Time and Space-Resolved Thermometry Using Neutron Resonance Spectroscopy (NRS): Requirements and Prospects for Laser-Driven Neutron Sources

Neutron spallation sources have enabled localized volumetric (bulk) thermometry of materials based on NRS. Temperature, an independent thermodynamic variable in the equations of state, is needed to validate theoretical models of condensed and warm-dense matter. Yet bulk thermometry of materials under transient extreme conditions is an unmet scientific need due to the difficulty of dynamic measurements and of co-locating dynamic drivers at a spallation facility. Thus NRS thermometry of dynamic materials has been reported only once [1]. Alternatives to NRS have drawbacks or are inapplicable. More compact neutron sources would enable dynamic bulk NRS thermometry. Ultrafast high-intensity optical lasers may deliver such a source. To evaluate such possibilities, we determine the sensitivities of the temperature estimate on neutron-beam and diagnostic parameters.

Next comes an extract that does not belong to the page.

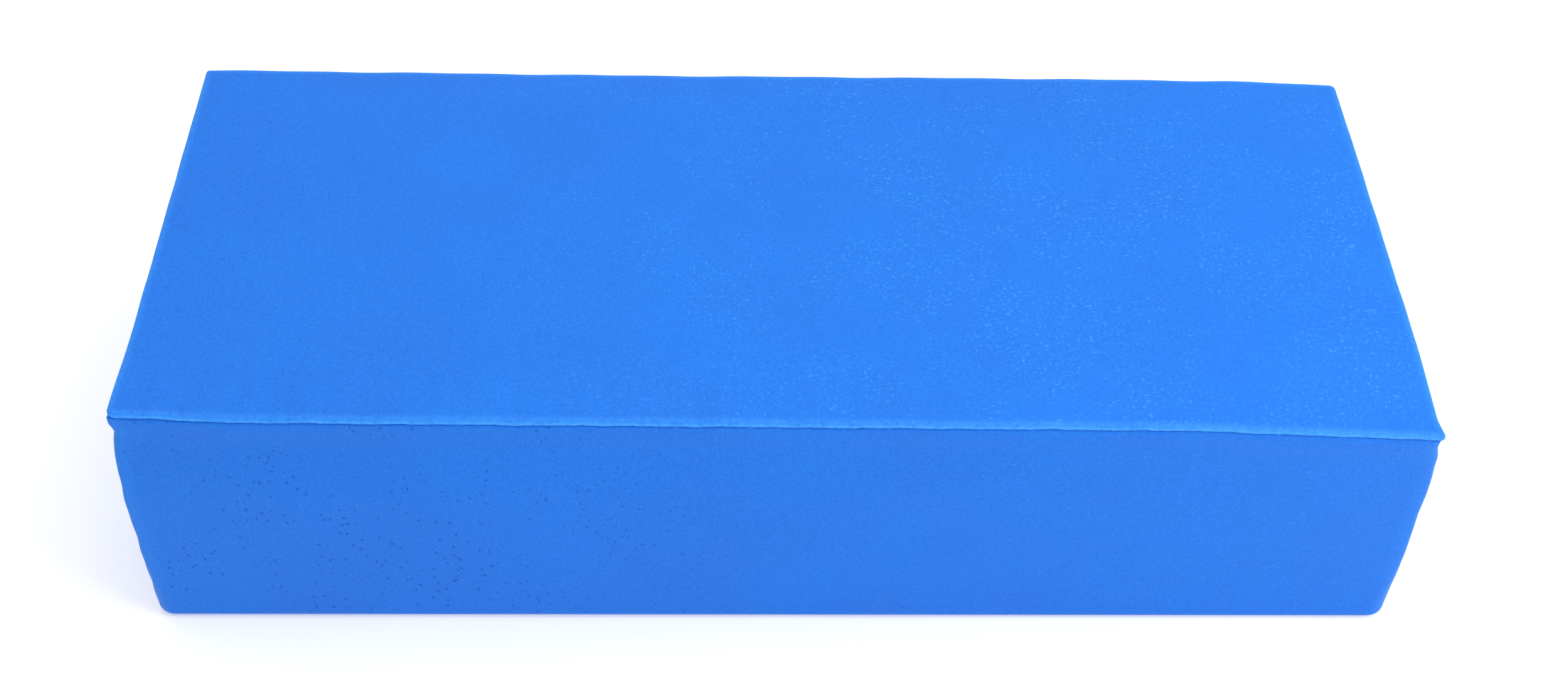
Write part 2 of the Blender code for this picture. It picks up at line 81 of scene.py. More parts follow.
TEETH_LOW, TEETH_HIGH = box("zip_teeth_upper")
TEETH_FACE = HALF_Y - TEETH_HIGH[1]
FOAM_LOW, FOAM_HIGH = box("foam_core")

# Spacing of the meshes
FINE = 0.0005
COARSE = 0.0032
FOLDED = 0.0012  # along the path of a sheet that shows its fold
ALONG_TOP = 0.0018  # along the top panel, whose edge wavers
GROWTH = 1.22  # each step of a graded line is this much longer than the one nearer the edge
BLEND = 0.0215  # within this distance of a corner, points keep their share of the way as they move in
ROUND_STEP = math.radians(15)

# Corner radii in plan. The lip's are for the corners (-x,-y), (-x,+y), (+x,-y), (+x,+y).
LIP_CORNERS = (0.0034, 0.0016, 0.0015, 0.0030)
WALL_CORNER_HIGH = 0.0028
WALL_CORNER_LOW = 0.0080

# Stitches
STITCH_PITCH = 0.0033
STITCH_LENGTH = 0.0027
STITCH_RADIUS = 0.00024
STITCH_DIP = 0.00012
STITCH_STEPS = 6  # points along each stitch of a seam's thread

# The zip's coils
COIL_PITCH = 0.0015
COIL_WIRE = 0.00024  # radius
COIL_STEPS = 14  # points round each turn
ZIP_HEAD = TEETH_LOW[2] - ZIP_Z - 0.00015  # how far from the zip's middle the turns end

SWELL_LIMIT = 0.0022  # the most that the cover swells
SWELL_FRAMES = 20
WALL_SHARE = 0.5  # how much of the swell the walls take
SEED = 11

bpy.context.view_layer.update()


# Layout on the plain block


def graded(half, coarse=COARSE):
    """Places from -half to half, closest together at both ends."""
    steps = [0.0]
    step = FINE
    while step < coarse:
        steps.append(steps[-1] + step)
        step *= GROWTH
    edge = np.array(steps)
    inner = half - edge[-1]
    middle = np.linspace(-inner, inner, 2 * math.ceil(inner / coarse) + 1)
    return np.concatenate([edge - half, middle[1:-1], half - edge[::-1]])


def rim(xs, ys):
    """The cells round the edge of a grid, anticlockwise from its lowest corner."""
    last_x, last_y = len(xs) - 1, len(ys) - 1
    cells = [(i, 0) for i in range(last_x)] + [(last_x, j) for j in range(last_y)]
    cells += [(i, last_y) for i in range(last_x, 0, -1)] + [(0, j) for j in range(last_y, 0, -1)]
    return cells


def outline_all_round():
    """Points all round the pad's outline, corners square."""
    xs, ys = graded(HALF_X), graded(HALF_Y)
    return np.array([(xs[i], ys[j]) for i, j in rim(xs, ys)])


def outline_past_gusset():
    """The same from the gusset's -X end round the front to its +X end."""
    xs, ys = graded(HALF_X), graded(HALF_Y)
    beside_stitches = np.arange(-GUSSET_HALF, -GUSSET_HALF - 0.012, -0.001)
    corner = xs[xs < beside_stitches[-1] - FINE]
    left = [(x, HALF_Y) for x in np.concatenate([beside_stitches, corner[::-1]])]
    down = [(-HALF_X, y) for y in ys[-2:0:-1]]
    front = [(x, -HALF_Y) for x in xs]
    up = [(HALF_X, y) for y in ys[1:-1]]
    right = [(-x, y) for x, y in left[::-1]]
    return np.array(left + down + front + up + right)


def outline_along_back(start, end, step):
    """Points along the back wall."""
    count = math.ceil((end - start) / step) + 1
    return np.array([(x, HALF_Y) for x in np.linspace(start, end, count)])


def moved_in(plan, inset):
    """Points on the pad's outline moved in by the inset."""
    size = np.abs(plan)
    from_edge = HALF - size
    moved = HALF - inset - from_edge * (1 - inset / BLEND)
    return np.sign(plan) * np.where(from_edge < BLEND, moved, size)


def fold_path(start, corners, end, spacing=COARSE):
    """A path of (inset, height) points with an arc at each corner and its straight runs cut up evenly."""
    points = [Vector(start)]
    knots = [Vector(start)] + [Vector(point) for point, _ in corners] + [Vector(end)]
    for i, (corner, radius) in enumerate(corners, start=1):
        corner = Vector(corner)
        into = (corner - knots[i - 1]).normalized()
        turn = into.angle_signed((knots[i + 1] - corner).normalized())
        first = corner - into * radius * math.tan(abs(turn) / 2)
        side = Vector((-into.y, into.x)) * (-1 if turn > 0 else 1)
        spoke = -side * radius
        steps = math.ceil(abs(turn) / ROUND_STEP)
        for k in range(steps + 1):
            angle = -turn * k / steps
            cos, sin = math.cos(angle), math.sin(angle)
            turned = Vector((spoke.x * cos - spoke.y * sin, spoke.x * sin + spoke.y * cos))
            points.append(first + side * radius + turned)
    points.append(Vector(end))
    path = [points[0]]
    for point in points[1:]:
        run = point - path[-1]
        if run.length < 1e-6:
            continue
        pieces = math.ceil(run.length / spacing)
        begin = path[-1].copy()
        path += [begin + run * k / pieces for k in range(1, pieces + 1)]
    return path


def sheet_outline(path):
    """The closed outline of a sheet whose middle is the path: down one side and back up the other."""
    points = np.array(path)
    ahead = np.diff(points, axis=0)
    ahead /= np.linalg.norm(ahead, axis=1)[:, None]
    before, after = np.vstack([ahead[:1], ahead]), np.vstack([ahead, ahead[-1:]])
    along = before + after
    along /= np.linalg.norm(along, axis=1)[:, None]
    normal = np.column_stack([-along[:, 1], along[:, 0]])
    square = np.column_stack([-before[:, 1], before[:, 0]])
    reach = SHEET / 2 / np.clip((normal * square).sum(axis=1), 0.2, 1)
    offset = normal * reach[:, None]
    return np.vstack([points + offset, (points - offset)[::-1]])


def laid(outline, plan):
    """Points of each outline place swept along the plan, as rows x plan x 3."""
    rows = [np.column_stack([moved_in(plan, inset), np.full(len(plan), height)]) for inset, height in outline]
    return np.array(rows)


def strip_faces(rows, columns, wrap_rows, wrap_columns):
    """Quads between neighbouring points of a grid."""
    index = np.arange(rows * columns).reshape(rows, columns)
    if wrap_rows:
        index = np.vstack([index, index[:1]])
    if wrap_columns:
        index = np.hstack([index, index[:, :1]])
    quads = np.stack([index[:-1, :-1], index[:-1, 1:], index[1:, 1:], index[1:, :-1]], axis=-1)
    return quads.reshape(-1, 4)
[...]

Based on those, requirements are set on a pulsed neutron-source and diagnostics to make a meaningful dynamic measurement. Forward MCNP6 calculations of fast-neutron generation with lasers are discussed. With a high-intensity high-contrast ultrafast laser pulse of sufficient energy (~ a few hundred Joules), a suitable compact neutron source is within reach.

[1] V. W. Yuan, et al., PRL 94, 125504 (2005)